Your task is to extract every line from the material below exactly.

- Recorded data -
_ _ _ _ _ _ _
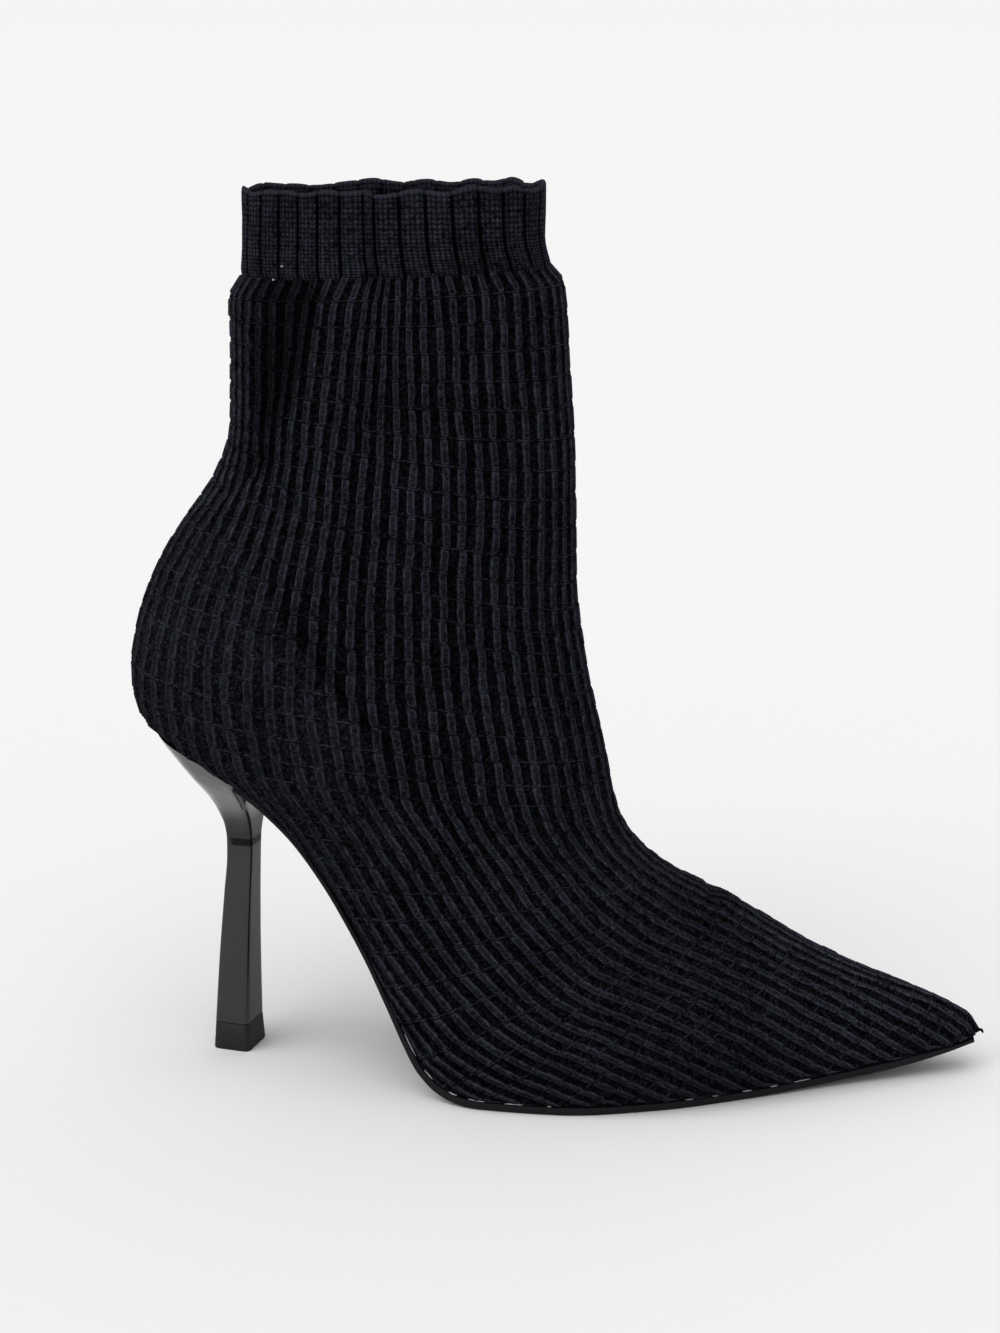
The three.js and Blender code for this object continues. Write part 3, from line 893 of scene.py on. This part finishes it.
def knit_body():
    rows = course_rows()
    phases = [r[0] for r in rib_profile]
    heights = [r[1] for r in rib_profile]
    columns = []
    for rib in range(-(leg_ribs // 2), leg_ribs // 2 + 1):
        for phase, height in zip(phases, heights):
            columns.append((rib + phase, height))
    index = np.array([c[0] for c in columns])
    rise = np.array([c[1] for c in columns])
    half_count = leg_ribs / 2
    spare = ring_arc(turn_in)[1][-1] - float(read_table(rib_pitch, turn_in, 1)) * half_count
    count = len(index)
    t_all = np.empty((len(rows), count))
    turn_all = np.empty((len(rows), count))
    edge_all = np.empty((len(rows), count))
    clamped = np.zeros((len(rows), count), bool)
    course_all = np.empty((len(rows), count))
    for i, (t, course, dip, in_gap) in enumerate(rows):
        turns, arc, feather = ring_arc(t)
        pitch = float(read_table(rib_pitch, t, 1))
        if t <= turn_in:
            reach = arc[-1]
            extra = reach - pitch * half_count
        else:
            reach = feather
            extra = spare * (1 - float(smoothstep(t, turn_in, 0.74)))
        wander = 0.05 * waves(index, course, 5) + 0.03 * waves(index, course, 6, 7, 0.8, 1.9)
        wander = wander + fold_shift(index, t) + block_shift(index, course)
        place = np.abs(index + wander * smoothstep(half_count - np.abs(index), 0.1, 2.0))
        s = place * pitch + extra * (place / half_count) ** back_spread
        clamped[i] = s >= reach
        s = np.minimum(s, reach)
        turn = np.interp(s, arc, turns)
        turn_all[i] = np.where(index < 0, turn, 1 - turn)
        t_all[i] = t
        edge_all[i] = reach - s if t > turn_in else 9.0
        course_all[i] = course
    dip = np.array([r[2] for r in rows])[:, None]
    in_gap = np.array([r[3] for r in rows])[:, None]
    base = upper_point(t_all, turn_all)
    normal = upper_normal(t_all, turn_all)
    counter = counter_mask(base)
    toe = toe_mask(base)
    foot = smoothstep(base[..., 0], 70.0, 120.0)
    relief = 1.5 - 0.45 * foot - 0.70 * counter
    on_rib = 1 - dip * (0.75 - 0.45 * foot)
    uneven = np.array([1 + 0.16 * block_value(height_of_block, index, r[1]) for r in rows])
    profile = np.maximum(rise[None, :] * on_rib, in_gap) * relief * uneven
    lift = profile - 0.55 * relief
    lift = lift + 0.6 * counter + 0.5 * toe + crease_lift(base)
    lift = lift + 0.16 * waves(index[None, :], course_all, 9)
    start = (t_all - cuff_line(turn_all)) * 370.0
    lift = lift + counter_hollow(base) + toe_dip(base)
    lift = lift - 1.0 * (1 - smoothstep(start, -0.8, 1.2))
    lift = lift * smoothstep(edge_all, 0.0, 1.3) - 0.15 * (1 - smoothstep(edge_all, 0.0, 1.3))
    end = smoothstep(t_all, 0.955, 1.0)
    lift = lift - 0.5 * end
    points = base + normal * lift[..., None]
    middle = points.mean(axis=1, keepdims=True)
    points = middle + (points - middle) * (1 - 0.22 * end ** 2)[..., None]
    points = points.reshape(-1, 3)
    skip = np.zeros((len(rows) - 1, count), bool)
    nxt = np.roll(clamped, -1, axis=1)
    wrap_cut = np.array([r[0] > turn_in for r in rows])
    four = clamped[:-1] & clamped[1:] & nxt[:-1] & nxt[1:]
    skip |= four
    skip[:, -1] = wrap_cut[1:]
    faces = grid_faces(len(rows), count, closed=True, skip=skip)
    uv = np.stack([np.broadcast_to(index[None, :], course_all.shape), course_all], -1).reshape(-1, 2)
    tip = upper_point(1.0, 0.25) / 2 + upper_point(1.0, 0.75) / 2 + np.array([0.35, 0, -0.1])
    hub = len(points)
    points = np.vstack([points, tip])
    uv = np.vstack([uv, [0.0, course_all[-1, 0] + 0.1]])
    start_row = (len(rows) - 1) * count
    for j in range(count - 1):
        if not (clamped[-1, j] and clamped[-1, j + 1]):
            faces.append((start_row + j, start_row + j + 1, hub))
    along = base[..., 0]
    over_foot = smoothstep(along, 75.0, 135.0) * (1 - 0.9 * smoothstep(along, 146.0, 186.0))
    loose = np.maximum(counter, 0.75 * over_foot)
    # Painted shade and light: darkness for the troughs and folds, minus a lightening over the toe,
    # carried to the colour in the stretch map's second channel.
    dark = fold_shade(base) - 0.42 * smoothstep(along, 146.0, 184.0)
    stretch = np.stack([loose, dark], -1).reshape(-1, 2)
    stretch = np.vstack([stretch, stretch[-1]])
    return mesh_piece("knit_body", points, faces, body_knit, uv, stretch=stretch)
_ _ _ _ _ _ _
- Response to the task -
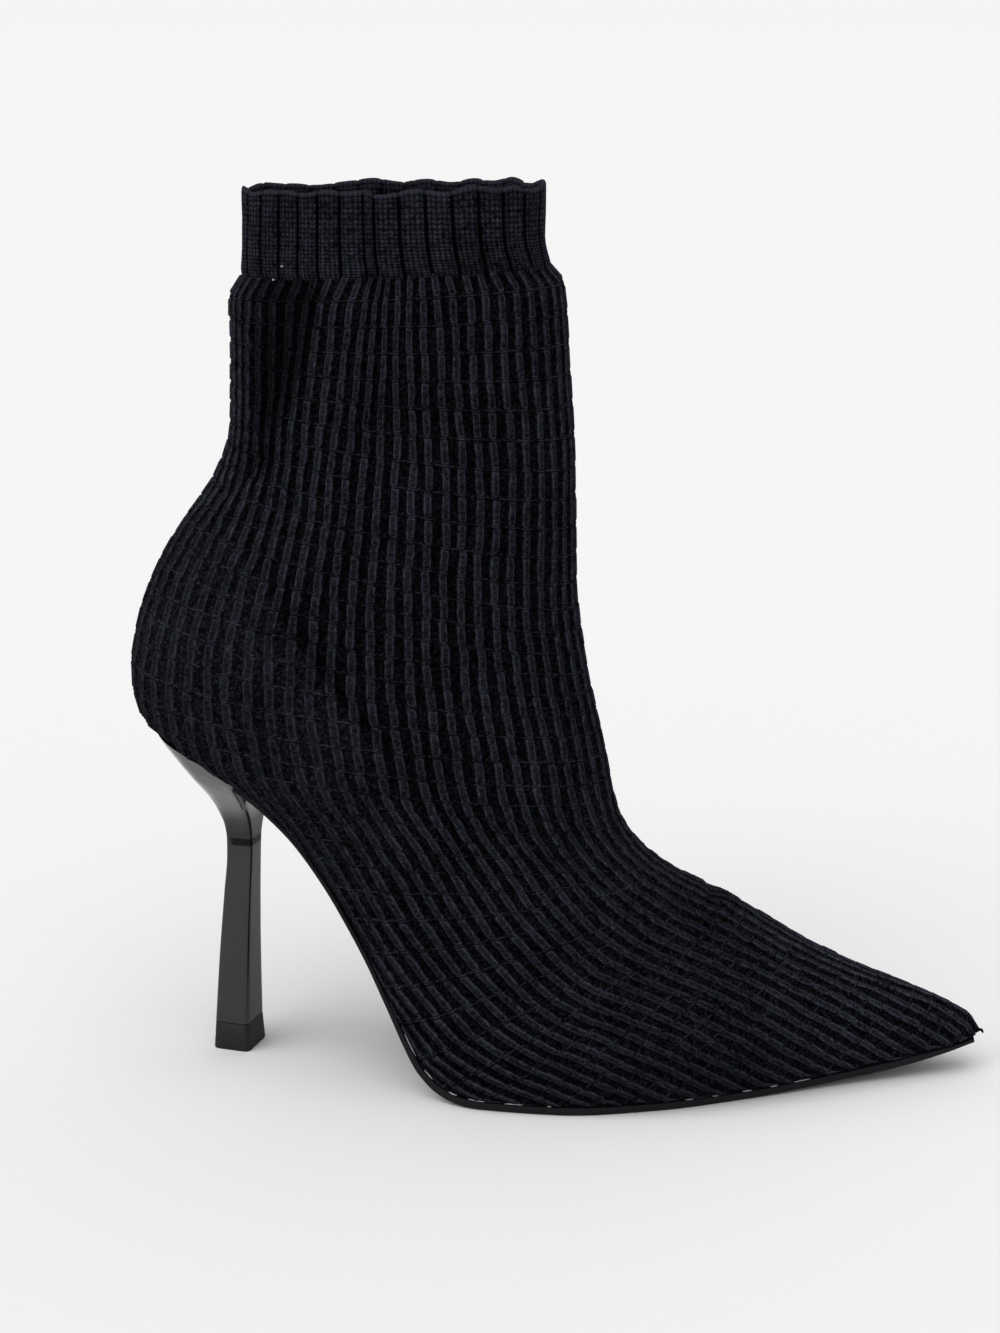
The three.js and Blender code for this object continues. Write part 3, from line 893 of scene.py on. This part finishes it.
def knit_body():
    rows = course_rows()
    phases = [r[0] for r in rib_profile]
    heights = [r[1] for r in rib_profile]
    columns = []
    for rib in range(-(leg_ribs // 2), leg_ribs // 2 + 1):
        for phase, height in zip(phases, heights):
            columns.append((rib + phase, height))
    index = np.array([c[0] for c in columns])
    rise = np.array([c[1] for c in columns])
    half_count = leg_ribs / 2
    spare = ring_arc(turn_in)[1][-1] - float(read_table(rib_pitch, turn_in, 1)) * half_count
    count = len(index)
    t_all = np.empty((len(rows), count))
    turn_all = np.empty((len(rows), count))
    edge_all = np.empty((len(rows), count))
    clamped = np.zeros((len(rows), count), bool)
    course_all = np.empty((len(rows), count))
    for i, (t, course, dip, in_gap) in enumerate(rows):
        turns, arc, feather = ring_arc(t)
        pitch = float(read_table(rib_pitch, t, 1))
        if t <= turn_in:
            reach = arc[-1]
            extra = reach - pitch * half_count
        else:
            reach = feather
            extra = spare * (1 - float(smoothstep(t, turn_in, 0.74)))
        wander = 0.05 * waves(index, course, 5) + 0.03 * waves(index, course, 6, 7, 0.8, 1.9)
        wander = wander + fold_shift(index, t) + block_shift(index, course)
        place = np.abs(index + wander * smoothstep(half_count - np.abs(index), 0.1, 2.0))
        s = place * pitch + extra * (place / half_count) ** back_spread
        clamped[i] = s >= reach
        s = np.minimum(s, reach)
        turn = np.interp(s, arc, turns)
        turn_all[i] = np.where(index < 0, turn, 1 - turn)
        t_all[i] = t
        edge_all[i] = reach - s if t > turn_in else 9.0
        course_all[i] = course
    dip = np.array([r[2] for r in rows])[:, None]
    in_gap = np.array([r[3] for r in rows])[:, None]
    base = upper_point(t_all, turn_all)
    normal = upper_normal(t_all, turn_all)
    counter = counter_mask(base)
    toe = toe_mask(base)
    foot = smoothstep(base[..., 0], 70.0, 120.0)
    relief = 1.5 - 0.45 * foot - 0.70 * counter
    on_rib = 1 - dip * (0.75 - 0.45 * foot)
    uneven = np.array([1 + 0.16 * block_value(height_of_block, index, r[1]) for r in rows])
    profile = np.maximum(rise[None, :] * on_rib, in_gap) * relief * uneven
    lift = profile - 0.55 * relief
    lift = lift + 0.6 * counter + 0.5 * toe + crease_lift(base)
    lift = lift + 0.16 * waves(index[None, :], course_all, 9)
    start = (t_all - cuff_line(turn_all)) * 370.0
    lift = lift + counter_hollow(base) + toe_dip(base)
    lift = lift - 1.0 * (1 - smoothstep(start, -0.8, 1.2))
    lift = lift * smoothstep(edge_all, 0.0, 1.3) - 0.15 * (1 - smoothstep(edge_all, 0.0, 1.3))
    end = smoothstep(t_all, 0.955, 1.0)
    lift = lift - 0.5 * end
    points = base + normal * lift[..., None]
    middle = points.mean(axis=1, keepdims=True)
    points = middle + (points - middle) * (1 - 0.22 * end ** 2)[..., None]
    points = points.reshape(-1, 3)
    skip = np.zeros((len(rows) - 1, count), bool)
    nxt = np.roll(clamped, -1, axis=1)
    wrap_cut = np.array([r[0] > turn_in for r in rows])
    four = clamped[:-1] & clamped[1:] & nxt[:-1] & nxt[1:]
    skip |= four
    skip[:, -1] = wrap_cut[1:]
    faces = grid_faces(len(rows), count, closed=True, skip=skip)
    uv = np.stack([np.broadcast_to(index[None, :], course_all.shape), course_all], -1).reshape(-1, 2)
    tip = upper_point(1.0, 0.25) / 2 + upper_point(1.0, 0.75) / 2 + np.array([0.35, 0, -0.1])
    hub = len(points)
    points = np.vstack([points, tip])
    uv = np.vstack([uv, [0.0, course_all[-1, 0] + 0.1]])
    start_row = (len(rows) - 1) * count
    for j in range(count - 1):
        if not (clamped[-1, j] and clamped[-1, j + 1]):
            faces.append((start_row + j, start_row + j + 1, hub))
    along = base[..., 0]
    over_foot = smoothstep(along, 75.0, 135.0) * (1 - 0.9 * smoothstep(along, 146.0, 186.0))
    loose = np.maximum(counter, 0.75 * over_foot)
    # Painted shade and light: darkness for the troughs and folds, minus a lightening over the toe,
    # carried to the colour in the stretch map's second channel.
    dark = fold_shade(base) - 0.42 * smoothstep(along, 146.0, 184.0)
    stretch = np.stack([loose, dark], -1).reshape(-1, 2)
    stretch = np.vstack([stretch, stretch[-1]])
    return mesh_piece("knit_body", points, faces, body_knit, uv, stretch=stretch)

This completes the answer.